Une grande majorité des pratiquants Occidentaux (les débutants comme ceux qui sont accoutumés aux sesshin) sont confrontés à la douleur. La plupart viennent à la pratique sur le tard et essaient d’apprivoiser une posture qui ne leur est pas coutumière. Ainsi, la fatigue comme la douleur ne peuvent être totalement évitées, sauf exception. Fatigue et douleur sont l’expression de la présence d’un corps et d’un mental que l’on a sollicité parfois sans ménagement. Maître Nan Huai-chin disait que, «ceux qui ne sont pas à même de gérer cette douleur ont été mal enseignés.» En règle générale, on aimerait pouvoir annihiler toute forme de douleur, si on se réfère à Diderot qui disait : «chaque homme cherche d’abord son plaisir et cherche à éviter la douleur», se soucier de ne pas avoir mal semblerait légitime. Alors pour s’y soustraire, on se livre à une bataille, au lieu de se préoccuper de savoir s’il est possible d’être à son aise même s’il y a douleur. Envisager cette éventualité demande que l’expérience que l’on ait pu faire dans certains groupes oeuvrant dans un bricolage à l’occidentale de l’approche japonaise, ne devienne pas la référence et qu’il puisse y avoir d’autres solutions. Si l’appréciation de la douleur est à la fois culturelle et individuelle et que nous entretenons avec elle une relation unique sans aucune référence que celle de notre expérience, la solution ne peut qu’être originale. Nous n’avons ici pas le temps de faire un travail comparatif entre l’appréciation orientale de la douleur et l’évaluation occidentale. L’espace et le temps de profonde méditation sont trop fugaces pour s’adonner à une approche purement intellectuelle, sauf si l’on veut démontrer combien coûte le fait de laisser à autrui la gestion de sa douleur physique ou morale.

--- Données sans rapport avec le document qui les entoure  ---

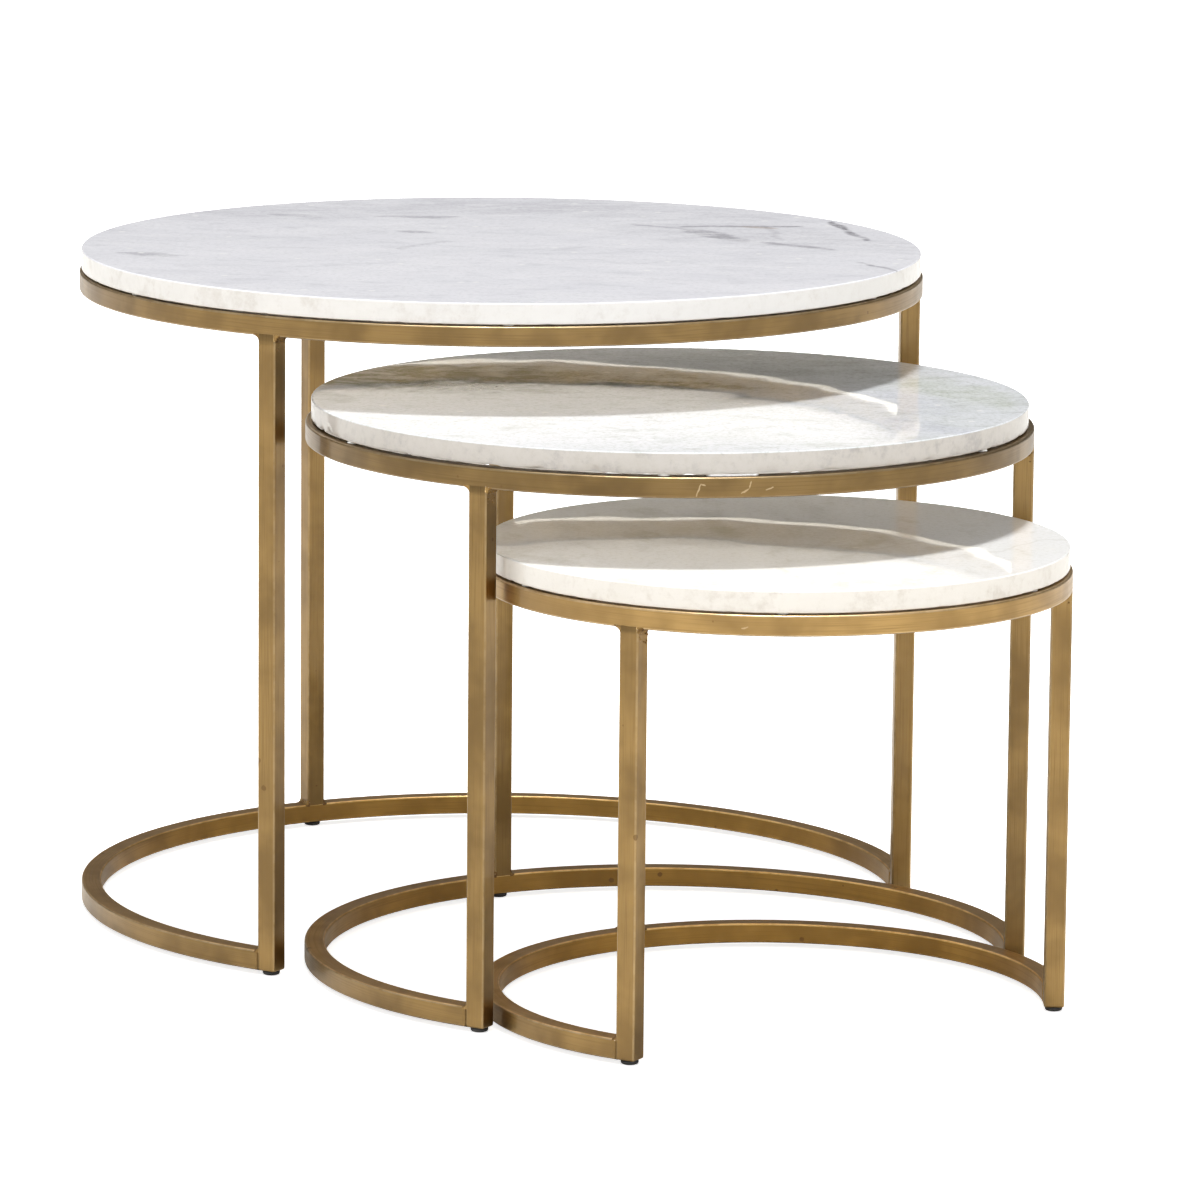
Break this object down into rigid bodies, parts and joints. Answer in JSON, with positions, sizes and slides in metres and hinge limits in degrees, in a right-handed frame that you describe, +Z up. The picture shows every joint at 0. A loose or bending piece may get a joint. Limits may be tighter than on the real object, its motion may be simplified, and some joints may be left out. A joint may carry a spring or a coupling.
{
  "type": "nesting tables",
  "caption": "Round marble-topped nesting tables on square-bar brass frames, open at the front so that each slides under the next larger one.",
  "frame": {"origin": "centre of the set's box at floor level, with the tables partly pulled out as they stand at rest", "axes": "+Z up, -Y the way the middle and small tables are pulled out, +X to the right of someone who faces the open side"},
  "size_m": [0.6, 0.885, 0.474],
  "materials": {
    "white_marble": "polished",
    "grey_marble": "polished",
    "cream_marble": "polished",
    "brass_bar": "satin",
    "brass_weld": "matte",
    "clear_rubber": "satin",
    "black_rubber": "matte"
  },
  "bodies": {
    "large_table": {"large_top": "white_marble", "large_pads": "clear_rubber", "large_ring": "brass_bar", "large_left_leg": "brass_bar", "large_right_leg": "brass_bar", "large_back_leg": "brass_bar", "large_base_arc": "brass_bar", "large_welds": "brass_weld", "large_glides": "black_rubber"},
    "middle_table": {"middle_top": "grey_marble", "middle_pads": "clear_rubber", "middle_ring": "brass_bar", "middle_left_leg": "brass_bar", "middle_right_leg": "brass_bar", "middle_back_leg": "brass_bar", "middle_base_arc": "brass_bar", "middle_welds": "brass_weld", "middle_glides": "black_rubber"},
    "small_table": {"small_top": "cream_marble", "small_pads": "clear_rubber", "small_ring": "brass_bar", "small_left_leg": "brass_bar", "small_right_leg": "brass_bar", "small_back_leg": "brass_bar", "small_base_arc": "brass_bar", "small_welds": "brass_weld", "small_glides": "black_rubber"}
  },
  "joints": [
    {"name": "middle_slide", "type": "slide", "parent": "large_table", "child": "middle_table", "axis": [0, -1, 0], "range_m": [-0.2368, 0.334]},
    {"name": "small_slide", "type": "slide", "parent": "middle_table", "child": "small_table", "axis": [0, -1, 0], "range_m": [-0.15, 0.319]}
  ]
}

Lorsque l’on se fourvoie dans la Voie en ayant pour objectif (s’il y en a un) non le maintien de l’esprit d’éveil, mais l’obtention du samadhi, de l’éveil, de l’apaisement et de la tranquillité pour être perçu (autant par soi-même que par les autres) comme un être doté de pouvoirs, alors la douleur devient un problème épineux contrecarrant tout progrès (voir les cinq empêchements).

Aménager les séances de pratique pour atténuer la douleur ne suffit pas. C’est peut être la raison de l’inévitable échec dans certains dojos, car il n’est pas tenu compte de ce paramètre (fatigue, douleur) et du fait qu’il soit indispensable de cohabiter avec elles pour éviter d’user de la violence contre soi-même.

Cohabiter avec sa douleur, ce n’est sûrement pas la fuir en usant de stratagèmes ou de dérivatifs, c’est admettre, pour la comprendre, qu’il y a douleur – en connaissant ses raisons et ses limites – et qu’il faut prendre les dispositions nécessaires.